The older an experience gets, the less relevant it tends to appear. Skills and technologies shift rapidly, and a role from 18 years ago is unlikely to reflect how you would perform today. Focusing on recent work also helps you avoid unintentional age signals. According to AARP research, 64 percent of workers age 50 and older have seen or experienced age discrimination in the workplace. Keeping your resume timeline tight is one practical step toward reducing that risk.
There is also a practical formatting benefit. Recruiters spend a limited amount of time on each resume during the initial screening. A 2018 eye-tracking study by Ladders, widely cited across the hiring industry, found that recruiters spent an average of 7.4 seconds on their first pass. While more recent research from Indeed suggests the average is closer to six to seven seconds, the takeaway is the same: every line of your resume needs to earn its spot.

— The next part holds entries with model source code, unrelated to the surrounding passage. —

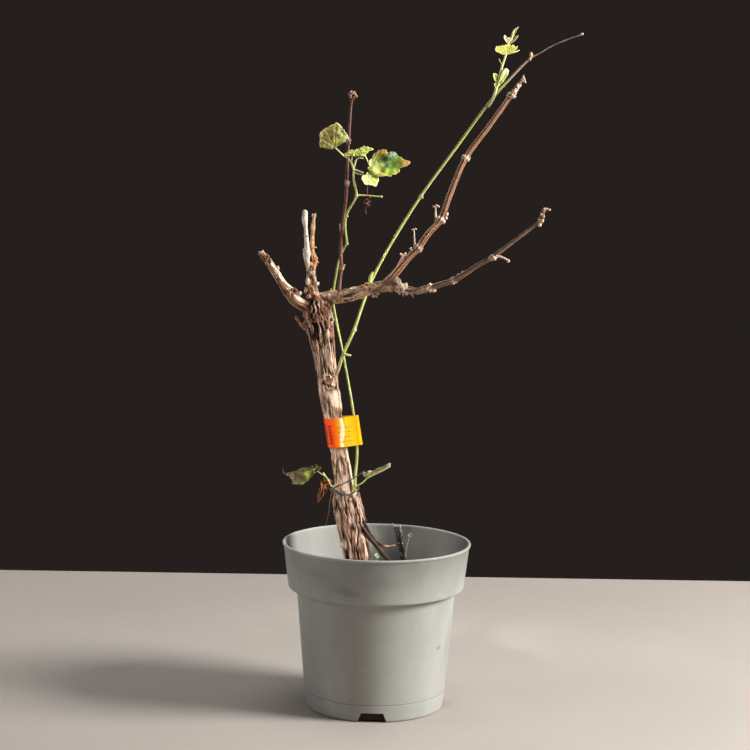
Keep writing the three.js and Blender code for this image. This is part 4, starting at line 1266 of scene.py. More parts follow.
def thin_cane(finish):
    mesh, limb = cane(slimmer(THIN_CANE, 0.76), THIN_CANE_BUDS, 71, 26)
    draw = random.Random(72)
    cap = limb.rings[-1].centre
    for _ in range(14):
        turn = draw.uniform(-pi, pi)
        place = cap + Vector((3.9 * cos(turn), 3.9 * sin(turn), draw.uniform(-7, -1)))
        size = (draw.uniform(1, 1.9), draw.uniform(1, 1.9), draw.uniform(0.9, 1.8))
        knob(mesh, place, size, draw.uniform(0.4, 1), draw, 0.7)
    shreds(mesh, cap - Vector((0, 0, 5)), (0, 0, 1), draw, 8, (3, 5), (0.8, 1.8), 1.2, 0.8)
    piece("thin_cane_bark", mesh, [finish], "cane_bark", "thin_cane")


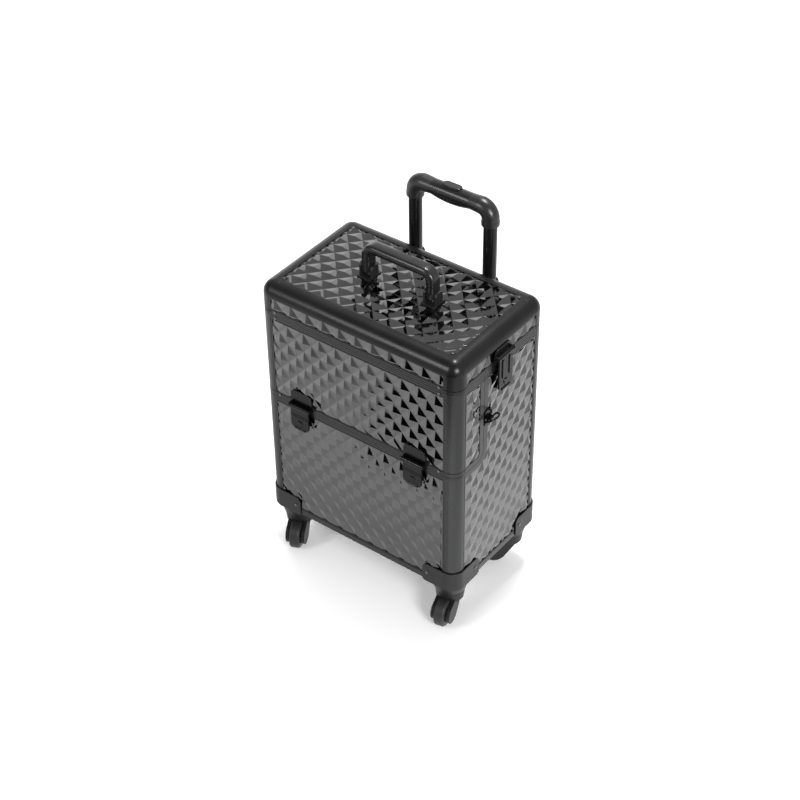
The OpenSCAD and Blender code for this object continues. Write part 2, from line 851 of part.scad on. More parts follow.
// Point where a line from p touches the circle round c, on its left or its right
function touch(p, c, r, side) =
    let (d = c - p, a = atan2(d[1], d[0]), b = side * asin(r / norm(d)))
    p + sqrt(d * d - r * r) * [cos(a + b), sin(a + b)];

// Side view of a fork's ear: x is the trail direction, y is the height
module ear_2d() {
    top = crown_low + 5;
    half_width = sqrt(pow(crown_r - crown_taper, 2) - pow(wheel_w / 2 + ear_gap + ear_t, 2));
    hub = [trail, axle_z];
    back = [-half_width, top];
    front = [half_width, top];
    translate(hub) circle(r = ear_r);
    polygon([back, touch(back, hub, ear_r, -1), hub, touch(front, hub, ear_r, 1), front]);
}

module at_caster(sx, sy, yaw) {
    translate([sx * swivel_x, sy * swivel_y, 0]) rotate([0, 0, yaw - 90]) children();
}

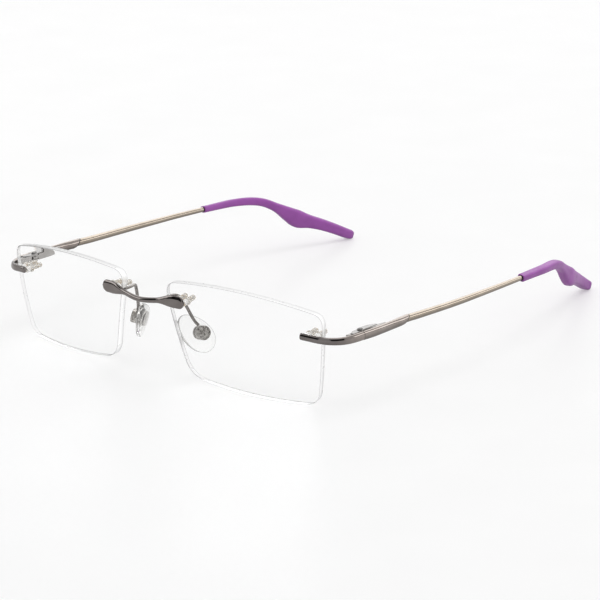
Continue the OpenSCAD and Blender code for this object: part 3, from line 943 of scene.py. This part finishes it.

When to Follow the Standard Timeline
The 10 to 15 year rule works best when your recent experience aligns directly with the role you are applying for. Study the job description before you start editing. Employers frequently specify how many years of experience they expect, and matching your resume timeline to that number keeps your application relevant and focused.
Before: A resume listing 22 years of roles from retail cashier to current VP of Operations, with equal detail given to every position.
After: A two-page resume covering the past 12 years, detailing three senior operations roles with quantified achievements, and a single "Earlier Career" line summarizing the foundational years.
If you are building your resume from scratch and want a structured starting point, CareerKit's resume builder walks you through each section so you can focus on selecting the right roles rather than wrestling with formatting.
How Far Back Should Your Resume Go Based on Career Stage
Your career stage is the single biggest factor in deciding how far back your resume should reach. What works for a new graduate would look out of place on a senior executive's document, and vice versa.
Recent Graduates and Entry-Level Professionals (1 to 5 Years)
When you have fewer than five years of professional experience, the rules are simple: include everything relevant. Internships, part-time jobs, academic projects, and volunteer leadership all belong on your resume if they demonstrate transferable skills.
For example, a recent marketing graduate applying for a social media coordinator role should absolutely list a campus social media internship and a leadership position in a student organization, even if those experiences are four or five years old. At this stage, those entries are not "old," they are the foundation of your professional story.
Supplement limited work history with relevant coursework, certifications, and extracurricular involvement. These entries show initiative and capability even when your job count is low.
Before (entry-level): A resume with only one six-month internship listed, leaving half the page blank.
After (entry-level): The same internship expanded with three achievement-driven points, plus a "Projects & Leadership" section highlighting a senior capstone project and a volunteer fundraising campaign that raised $4,000.
If you are writing your very first resume and feeling stuck, this step-by-step guide breaks the process down into manageable pieces.
Mid-Career Professionals (5 to 15 Years of Experience)
This is the sweet spot for the 10-year rule. You have enough experience to tell a compelling career story, and you are at the point where early-career roles start losing their relevance.
Focus on quantifiable results, leadership progression, and skill development. Detail your most recent two or three positions thoroughly, and trim anything that does not align with your target role. At this stage, your job titles communicate your responsibilities. Emphasize accomplishments rather than duties.
Before (mid-career): "Responsible for managing a team and overseeing daily operations."
After (mid-career): "Led a 12-person operations team through a CRM migration that reduced customer response time by 35% and saved $120K annually in vendor costs."
According to the U.S. Bureau of Labor Statistics, median employee tenure in the U.S. was 3.9 years in January 2024. That means a mid-career professional with 10 years of experience may have held three or four positions, making it entirely feasible to present a complete and focused resume within one to two pages.
Senior Professionals and Executives (15+ Years)
If you are at the executive level, you may need to show a longer career arc, sometimes stretching to 15 or even 20 years. The key difference at this stage is depth versus breadth: your most recent 10 to 15 years should receive detailed treatment, while earlier roles get high-level summaries that establish the foundation of your expertise.
Strategic curation matters here. Not every role from your 25-year career deserves a spot, even in summary form. Choose the positions that best illustrate your leadership trajectory and industry authority. If an early role at a recognizable company or a landmark project still carries weight, mention it, but keep the description to one or two lines.
Career Changers and Non-Traditional Paths
If you are switching fields, the timeline on your resume may look very different from someone on a linear career path. In many cases, listing only the last five to seven years makes sense, especially if your recent work, education, or certifications are directly relevant to your new direction.
The priority for career changers is demonstrating transferable skills. Frame your experience around the value it brings to your target role rather than trying to fill a chronological gap. Address career breaks by highlighting certifications, freelance projects, or volunteer work completed during those periods.